**TASK OBJECTIVE**
Only the lines from the one with "Reconstruct the object" through the one with "import * as" are to be restated, word for word, with both of them included.

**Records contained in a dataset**

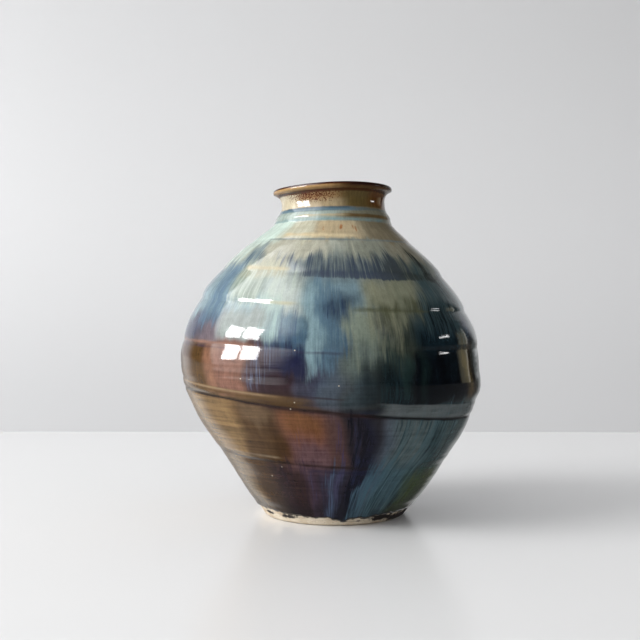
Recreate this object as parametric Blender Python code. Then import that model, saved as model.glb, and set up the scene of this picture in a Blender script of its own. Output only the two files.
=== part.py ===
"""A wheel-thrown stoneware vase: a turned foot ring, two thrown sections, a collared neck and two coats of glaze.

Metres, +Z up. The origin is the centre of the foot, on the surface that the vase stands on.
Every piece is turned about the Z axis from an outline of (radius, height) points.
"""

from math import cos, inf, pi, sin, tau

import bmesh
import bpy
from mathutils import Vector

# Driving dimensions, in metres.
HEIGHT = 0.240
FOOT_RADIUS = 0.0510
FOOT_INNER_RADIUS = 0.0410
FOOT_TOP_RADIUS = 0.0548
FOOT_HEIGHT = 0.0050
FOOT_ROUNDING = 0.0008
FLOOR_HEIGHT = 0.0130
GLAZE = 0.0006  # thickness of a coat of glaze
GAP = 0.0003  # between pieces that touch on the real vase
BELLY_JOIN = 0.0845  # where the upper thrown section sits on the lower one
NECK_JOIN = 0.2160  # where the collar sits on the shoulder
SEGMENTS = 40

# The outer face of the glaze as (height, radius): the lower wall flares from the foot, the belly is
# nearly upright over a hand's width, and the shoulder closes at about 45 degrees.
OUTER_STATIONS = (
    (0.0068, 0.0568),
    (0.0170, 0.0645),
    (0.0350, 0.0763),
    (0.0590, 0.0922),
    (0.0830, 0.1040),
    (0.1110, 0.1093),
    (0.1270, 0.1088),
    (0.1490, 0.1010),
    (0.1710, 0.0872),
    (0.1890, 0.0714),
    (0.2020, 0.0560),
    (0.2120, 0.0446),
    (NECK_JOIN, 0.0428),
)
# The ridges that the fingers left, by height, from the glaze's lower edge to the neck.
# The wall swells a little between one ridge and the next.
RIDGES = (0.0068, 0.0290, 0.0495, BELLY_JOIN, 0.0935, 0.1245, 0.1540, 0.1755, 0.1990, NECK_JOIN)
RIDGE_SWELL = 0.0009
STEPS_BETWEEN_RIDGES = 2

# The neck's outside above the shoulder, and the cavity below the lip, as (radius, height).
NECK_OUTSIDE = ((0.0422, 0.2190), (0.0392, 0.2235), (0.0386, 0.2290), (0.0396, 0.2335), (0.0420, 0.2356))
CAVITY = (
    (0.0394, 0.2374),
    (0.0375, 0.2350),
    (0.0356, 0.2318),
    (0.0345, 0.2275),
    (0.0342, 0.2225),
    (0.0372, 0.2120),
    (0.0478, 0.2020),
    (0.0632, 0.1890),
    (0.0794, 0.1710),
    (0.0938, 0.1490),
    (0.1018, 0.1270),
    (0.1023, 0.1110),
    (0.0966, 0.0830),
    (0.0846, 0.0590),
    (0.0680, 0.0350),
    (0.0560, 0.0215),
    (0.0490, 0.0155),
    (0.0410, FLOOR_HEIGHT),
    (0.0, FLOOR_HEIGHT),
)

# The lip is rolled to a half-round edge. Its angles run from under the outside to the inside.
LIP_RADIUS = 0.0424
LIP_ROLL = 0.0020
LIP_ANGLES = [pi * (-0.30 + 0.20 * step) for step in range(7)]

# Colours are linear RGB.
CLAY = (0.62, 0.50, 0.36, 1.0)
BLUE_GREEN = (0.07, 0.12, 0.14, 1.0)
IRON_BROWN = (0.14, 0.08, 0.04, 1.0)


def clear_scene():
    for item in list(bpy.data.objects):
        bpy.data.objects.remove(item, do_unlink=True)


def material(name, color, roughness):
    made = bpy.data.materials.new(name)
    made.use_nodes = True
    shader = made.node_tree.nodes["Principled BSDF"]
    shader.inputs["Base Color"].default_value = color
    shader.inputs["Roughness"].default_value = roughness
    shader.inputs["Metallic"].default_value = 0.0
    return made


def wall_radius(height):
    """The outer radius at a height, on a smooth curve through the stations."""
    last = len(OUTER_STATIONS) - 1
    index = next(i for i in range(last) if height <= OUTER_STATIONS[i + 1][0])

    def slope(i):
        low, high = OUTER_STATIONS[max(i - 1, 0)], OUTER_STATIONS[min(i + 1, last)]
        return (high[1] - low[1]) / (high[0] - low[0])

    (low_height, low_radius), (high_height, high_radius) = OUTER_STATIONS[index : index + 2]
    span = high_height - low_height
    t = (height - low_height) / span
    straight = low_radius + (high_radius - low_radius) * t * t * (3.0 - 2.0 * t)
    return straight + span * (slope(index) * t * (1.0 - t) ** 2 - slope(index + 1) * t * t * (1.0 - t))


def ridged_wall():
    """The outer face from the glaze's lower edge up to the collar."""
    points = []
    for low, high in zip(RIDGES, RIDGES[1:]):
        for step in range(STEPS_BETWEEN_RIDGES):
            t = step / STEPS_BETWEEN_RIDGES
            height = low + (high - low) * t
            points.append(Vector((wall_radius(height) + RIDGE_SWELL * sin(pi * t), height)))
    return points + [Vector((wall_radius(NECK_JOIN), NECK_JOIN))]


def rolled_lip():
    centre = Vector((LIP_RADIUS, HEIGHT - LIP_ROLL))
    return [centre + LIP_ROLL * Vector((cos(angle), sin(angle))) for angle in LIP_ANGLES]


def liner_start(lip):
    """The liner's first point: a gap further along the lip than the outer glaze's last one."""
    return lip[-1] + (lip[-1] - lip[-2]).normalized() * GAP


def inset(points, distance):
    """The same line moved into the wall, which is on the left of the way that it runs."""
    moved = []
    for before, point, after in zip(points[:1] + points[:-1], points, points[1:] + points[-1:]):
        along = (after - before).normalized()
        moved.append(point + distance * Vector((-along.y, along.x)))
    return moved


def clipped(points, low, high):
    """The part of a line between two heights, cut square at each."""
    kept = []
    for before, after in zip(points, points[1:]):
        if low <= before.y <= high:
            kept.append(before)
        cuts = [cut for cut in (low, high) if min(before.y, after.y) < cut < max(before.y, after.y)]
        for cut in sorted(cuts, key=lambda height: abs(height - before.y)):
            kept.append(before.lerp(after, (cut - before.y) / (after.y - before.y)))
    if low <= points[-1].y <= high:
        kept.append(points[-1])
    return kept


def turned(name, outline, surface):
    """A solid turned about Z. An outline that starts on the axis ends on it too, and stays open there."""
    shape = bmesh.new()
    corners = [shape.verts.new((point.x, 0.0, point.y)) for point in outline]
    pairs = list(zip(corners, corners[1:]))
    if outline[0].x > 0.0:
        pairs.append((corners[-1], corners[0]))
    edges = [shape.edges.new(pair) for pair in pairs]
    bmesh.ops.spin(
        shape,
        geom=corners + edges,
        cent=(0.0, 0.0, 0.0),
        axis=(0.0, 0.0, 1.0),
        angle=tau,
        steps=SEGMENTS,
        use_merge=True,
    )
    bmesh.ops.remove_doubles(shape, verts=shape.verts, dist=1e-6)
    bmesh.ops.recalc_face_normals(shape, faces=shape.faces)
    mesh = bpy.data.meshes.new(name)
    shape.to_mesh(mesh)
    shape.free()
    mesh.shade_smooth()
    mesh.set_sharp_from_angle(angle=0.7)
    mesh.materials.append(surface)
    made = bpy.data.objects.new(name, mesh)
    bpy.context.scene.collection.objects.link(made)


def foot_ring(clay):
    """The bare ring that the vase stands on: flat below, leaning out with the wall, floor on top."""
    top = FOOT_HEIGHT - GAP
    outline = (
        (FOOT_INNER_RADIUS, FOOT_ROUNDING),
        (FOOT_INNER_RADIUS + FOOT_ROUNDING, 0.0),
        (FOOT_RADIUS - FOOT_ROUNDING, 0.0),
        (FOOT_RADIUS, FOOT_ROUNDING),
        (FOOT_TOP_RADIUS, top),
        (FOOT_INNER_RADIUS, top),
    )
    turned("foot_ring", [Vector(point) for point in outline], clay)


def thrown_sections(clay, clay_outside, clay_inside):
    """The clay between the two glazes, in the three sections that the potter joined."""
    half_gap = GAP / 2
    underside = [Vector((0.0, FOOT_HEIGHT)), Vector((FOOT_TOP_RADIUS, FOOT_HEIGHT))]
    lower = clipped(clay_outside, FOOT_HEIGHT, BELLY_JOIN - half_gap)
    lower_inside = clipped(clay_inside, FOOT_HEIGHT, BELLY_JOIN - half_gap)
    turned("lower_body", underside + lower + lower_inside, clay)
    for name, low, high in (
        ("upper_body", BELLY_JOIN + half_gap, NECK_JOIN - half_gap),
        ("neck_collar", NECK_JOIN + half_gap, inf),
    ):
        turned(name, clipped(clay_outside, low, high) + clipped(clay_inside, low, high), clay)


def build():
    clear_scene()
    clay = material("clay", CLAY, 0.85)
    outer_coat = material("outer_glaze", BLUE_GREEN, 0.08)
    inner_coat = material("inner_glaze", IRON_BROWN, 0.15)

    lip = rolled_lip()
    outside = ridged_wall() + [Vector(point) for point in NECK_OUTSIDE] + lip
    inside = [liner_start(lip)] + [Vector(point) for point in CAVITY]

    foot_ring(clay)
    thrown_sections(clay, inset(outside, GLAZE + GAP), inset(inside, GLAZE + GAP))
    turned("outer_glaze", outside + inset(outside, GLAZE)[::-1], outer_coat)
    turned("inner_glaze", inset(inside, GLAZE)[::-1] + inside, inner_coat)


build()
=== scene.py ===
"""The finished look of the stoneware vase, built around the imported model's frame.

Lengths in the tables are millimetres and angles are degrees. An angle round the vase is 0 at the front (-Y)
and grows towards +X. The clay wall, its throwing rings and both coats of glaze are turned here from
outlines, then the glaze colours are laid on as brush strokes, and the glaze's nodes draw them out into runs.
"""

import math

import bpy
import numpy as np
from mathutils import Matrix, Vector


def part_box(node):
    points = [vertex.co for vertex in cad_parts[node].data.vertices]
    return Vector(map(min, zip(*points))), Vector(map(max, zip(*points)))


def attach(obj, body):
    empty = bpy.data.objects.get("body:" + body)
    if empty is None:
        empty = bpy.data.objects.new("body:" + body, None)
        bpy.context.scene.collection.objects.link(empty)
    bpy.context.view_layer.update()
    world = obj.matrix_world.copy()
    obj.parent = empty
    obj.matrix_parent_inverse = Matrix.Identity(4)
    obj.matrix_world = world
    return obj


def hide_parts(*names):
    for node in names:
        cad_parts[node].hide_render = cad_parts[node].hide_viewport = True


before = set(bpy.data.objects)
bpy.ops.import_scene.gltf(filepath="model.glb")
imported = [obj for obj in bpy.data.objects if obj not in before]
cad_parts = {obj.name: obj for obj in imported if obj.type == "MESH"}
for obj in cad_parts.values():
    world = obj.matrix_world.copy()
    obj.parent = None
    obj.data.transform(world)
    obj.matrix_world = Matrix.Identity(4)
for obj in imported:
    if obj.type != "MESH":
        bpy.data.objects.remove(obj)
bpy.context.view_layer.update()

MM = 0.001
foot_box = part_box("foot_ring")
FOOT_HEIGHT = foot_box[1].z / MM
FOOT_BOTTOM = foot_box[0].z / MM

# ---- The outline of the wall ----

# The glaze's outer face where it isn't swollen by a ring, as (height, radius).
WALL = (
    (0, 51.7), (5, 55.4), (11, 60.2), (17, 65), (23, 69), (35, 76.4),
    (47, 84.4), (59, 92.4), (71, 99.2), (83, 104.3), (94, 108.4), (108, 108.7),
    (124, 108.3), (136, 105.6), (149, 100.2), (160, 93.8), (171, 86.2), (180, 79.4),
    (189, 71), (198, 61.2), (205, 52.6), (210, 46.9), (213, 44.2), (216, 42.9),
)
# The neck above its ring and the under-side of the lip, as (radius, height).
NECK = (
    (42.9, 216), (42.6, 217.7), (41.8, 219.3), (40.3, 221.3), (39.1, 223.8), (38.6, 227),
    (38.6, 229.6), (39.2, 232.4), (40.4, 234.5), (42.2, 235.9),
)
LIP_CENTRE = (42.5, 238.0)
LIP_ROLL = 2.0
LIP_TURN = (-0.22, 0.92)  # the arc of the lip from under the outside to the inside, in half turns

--

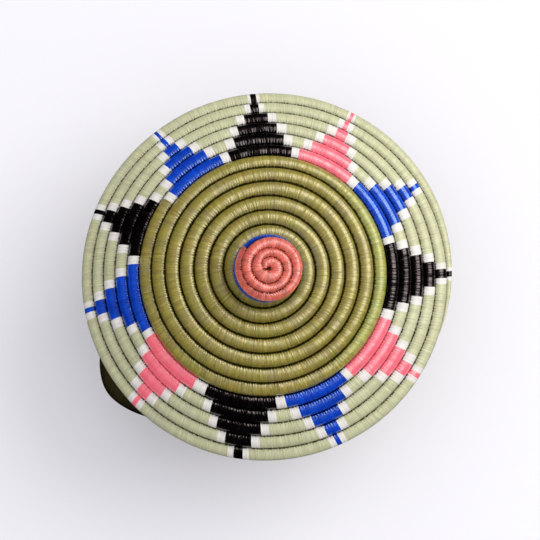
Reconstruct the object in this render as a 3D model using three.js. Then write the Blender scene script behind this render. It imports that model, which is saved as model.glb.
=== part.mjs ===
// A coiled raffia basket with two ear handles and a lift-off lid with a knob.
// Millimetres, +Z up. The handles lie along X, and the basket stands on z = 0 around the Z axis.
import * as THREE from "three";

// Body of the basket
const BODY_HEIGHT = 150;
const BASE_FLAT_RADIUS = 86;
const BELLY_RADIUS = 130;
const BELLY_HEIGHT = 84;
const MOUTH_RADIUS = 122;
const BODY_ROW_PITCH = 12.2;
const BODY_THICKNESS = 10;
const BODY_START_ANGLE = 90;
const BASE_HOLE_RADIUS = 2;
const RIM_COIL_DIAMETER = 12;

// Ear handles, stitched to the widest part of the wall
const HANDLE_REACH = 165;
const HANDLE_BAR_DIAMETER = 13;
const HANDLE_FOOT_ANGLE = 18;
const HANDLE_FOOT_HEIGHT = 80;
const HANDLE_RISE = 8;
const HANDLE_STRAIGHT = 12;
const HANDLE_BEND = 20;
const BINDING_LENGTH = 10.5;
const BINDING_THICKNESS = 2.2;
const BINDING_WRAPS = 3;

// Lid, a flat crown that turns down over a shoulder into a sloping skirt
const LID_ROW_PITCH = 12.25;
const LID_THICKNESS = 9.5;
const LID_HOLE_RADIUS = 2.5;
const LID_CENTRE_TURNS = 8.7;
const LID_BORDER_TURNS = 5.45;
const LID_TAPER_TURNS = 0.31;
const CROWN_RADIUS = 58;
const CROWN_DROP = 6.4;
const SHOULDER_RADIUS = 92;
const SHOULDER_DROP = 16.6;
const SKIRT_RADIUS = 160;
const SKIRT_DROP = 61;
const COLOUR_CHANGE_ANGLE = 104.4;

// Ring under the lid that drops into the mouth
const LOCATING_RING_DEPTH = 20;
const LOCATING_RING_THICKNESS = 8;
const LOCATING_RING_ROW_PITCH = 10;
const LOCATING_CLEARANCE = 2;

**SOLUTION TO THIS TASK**
Reconstruct the object in this render as a 3D model using three.js. Then write the Blender scene script behind this render. It imports that model, which is saved as model.glb.
=== part.mjs ===
// A coiled raffia basket with two ear handles and a lift-off lid with a knob.
// Millimetres, +Z up. The handles lie along X, and the basket stands on z = 0 around the Z axis.
import * as THREE from "three";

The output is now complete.